Collected data
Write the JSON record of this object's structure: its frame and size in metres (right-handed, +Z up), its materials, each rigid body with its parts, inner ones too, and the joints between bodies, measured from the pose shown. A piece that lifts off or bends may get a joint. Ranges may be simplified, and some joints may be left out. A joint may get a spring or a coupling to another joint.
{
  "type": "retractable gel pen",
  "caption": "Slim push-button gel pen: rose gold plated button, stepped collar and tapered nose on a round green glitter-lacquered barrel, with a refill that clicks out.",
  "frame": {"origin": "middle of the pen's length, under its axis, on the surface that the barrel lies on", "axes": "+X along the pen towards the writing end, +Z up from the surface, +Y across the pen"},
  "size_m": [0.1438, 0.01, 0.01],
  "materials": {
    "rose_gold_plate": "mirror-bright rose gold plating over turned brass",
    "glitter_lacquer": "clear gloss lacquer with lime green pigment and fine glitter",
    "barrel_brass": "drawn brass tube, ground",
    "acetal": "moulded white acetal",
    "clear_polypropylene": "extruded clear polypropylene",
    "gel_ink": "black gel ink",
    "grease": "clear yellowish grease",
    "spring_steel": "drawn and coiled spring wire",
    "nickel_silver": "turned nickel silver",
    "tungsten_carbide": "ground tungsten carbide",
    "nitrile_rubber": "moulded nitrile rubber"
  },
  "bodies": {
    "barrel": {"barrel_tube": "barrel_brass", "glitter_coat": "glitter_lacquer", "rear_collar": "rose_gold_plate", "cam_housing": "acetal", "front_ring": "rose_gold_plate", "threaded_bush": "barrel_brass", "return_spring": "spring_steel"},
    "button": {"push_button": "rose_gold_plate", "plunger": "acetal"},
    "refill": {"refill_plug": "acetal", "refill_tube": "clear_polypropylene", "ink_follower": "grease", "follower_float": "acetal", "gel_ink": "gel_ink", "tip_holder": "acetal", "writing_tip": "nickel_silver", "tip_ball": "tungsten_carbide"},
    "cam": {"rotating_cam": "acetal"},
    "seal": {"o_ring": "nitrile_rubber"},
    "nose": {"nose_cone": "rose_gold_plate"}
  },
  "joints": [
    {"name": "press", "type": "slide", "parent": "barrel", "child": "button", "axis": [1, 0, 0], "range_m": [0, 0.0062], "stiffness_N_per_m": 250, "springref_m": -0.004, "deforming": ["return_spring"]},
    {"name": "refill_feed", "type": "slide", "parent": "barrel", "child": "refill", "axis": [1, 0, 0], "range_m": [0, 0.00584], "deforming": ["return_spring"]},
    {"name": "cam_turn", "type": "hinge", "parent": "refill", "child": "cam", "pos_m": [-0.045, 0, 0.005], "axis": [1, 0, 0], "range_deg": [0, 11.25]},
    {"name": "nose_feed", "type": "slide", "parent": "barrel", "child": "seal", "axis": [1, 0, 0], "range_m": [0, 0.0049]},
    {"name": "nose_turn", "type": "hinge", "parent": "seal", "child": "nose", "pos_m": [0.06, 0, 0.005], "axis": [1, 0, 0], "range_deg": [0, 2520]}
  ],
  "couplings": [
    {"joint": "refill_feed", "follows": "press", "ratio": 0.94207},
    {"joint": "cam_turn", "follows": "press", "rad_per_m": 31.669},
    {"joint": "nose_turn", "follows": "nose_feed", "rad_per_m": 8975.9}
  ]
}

Task
Once more, set down the full listing, verbatim.

Solution to this problem
Write the JSON record of this object's structure: its frame and size in metres (right-handed, +Z up), its materials, each rigid body with its parts, inner ones too, and the joints between bodies, measured from the pose shown. A piece that lifts off or bends may get a joint. Ranges may be simplified, and some joints may be left out. A joint may get a spring or a coupling to another joint.
{
  "type": "retractable gel pen",
  "caption": "Slim push-button gel pen: rose gold plated button, stepped collar and tapered nose on a round green glitter-lacquered barrel, with a refill that clicks out.",
  "frame": {"origin": "middle of the pen's length, under its axis, on the surface that the barrel lies on", "axes": "+X along the pen towards the writing end, +Z up from the surface, +Y across the pen"},
  "size_m": [0.1438, 0.01, 0.01],
  "materials": {
    "rose_gold_plate": "mirror-bright rose gold plating over turned brass",
    "glitter_lacquer": "clear gloss lacquer with lime green pigment and fine glitter",
    "barrel_brass": "drawn brass tube, ground",
    "acetal": "moulded white acetal",
    "clear_polypropylene": "extruded clear polypropylene",
    "gel_ink": "black gel ink",
    "grease": "clear yellowish grease",
    "spring_steel": "drawn and coiled spring wire",
    "nickel_silver": "turned nickel silver",
    "tungsten_carbide": "ground tungsten carbide",
    "nitrile_rubber": "moulded nitrile rubber"
  },
  "bodies": {
    "barrel": {"barrel_tube": "barrel_brass", "glitter_coat": "glitter_lacquer", "rear_collar": "rose_gold_plate", "cam_housing": "acetal", "front_ring": "rose_gold_plate", "threaded_bush": "barrel_brass", "return_spring": "spring_steel"},
    "button": {"push_button": "rose_gold_plate", "plunger": "acetal"},
    "refill": {"refill_plug": "acetal", "refill_tube": "clear_polypropylene", "ink_follower": "grease", "follower_float": "acetal", "gel_ink": "gel_ink", "tip_holder": "acetal", "writing_tip": "nickel_silver", "tip_ball": "tungsten_carbide"},
    "cam": {"rotating_cam": "acetal"},
    "seal": {"o_ring": "nitrile_rubber"},
    "nose": {"nose_cone": "rose_gold_plate"}
  },
  "joints": [
    {"name": "press", "type": "slide", "parent": "barrel", "child": "button", "axis": [1, 0, 0], "range_m": [0, 0.0062], "stiffness_N_per_m": 250, "springref_m": -0.004, "deforming": ["return_spring"]},
    {"name": "refill_feed", "type": "slide", "parent": "barrel", "child": "refill", "axis": [1, 0, 0], "range_m": [0, 0.00584], "deforming": ["return_spring"]},
    {"name": "cam_turn", "type": "hinge", "parent": "refill", "child": "cam", "pos_m": [-0.045, 0, 0.005], "axis": [1, 0, 0], "range_deg": [0, 11.25]},
    {"name": "nose_feed", "type": "slide", "parent": "barrel", "child": "seal", "axis": [1, 0, 0], "range_m": [0, 0.0049]},
    {"name": "nose_turn", "type": "hinge", "parent": "seal", "child": "nose", "pos_m": [0.06, 0, 0.005], "axis": [1, 0, 0], "range_deg": [0, 2520]}
  ],
  "couplings": [
    {"joint": "refill_feed", "follows": "press", "ratio": 0.94207},
    {"joint": "cam_turn", "follows": "press", "rad_per_m": 31.669},
    {"joint": "nose_turn", "follows": "nose_feed", "rad_per_m": 8975.9}
  ]
}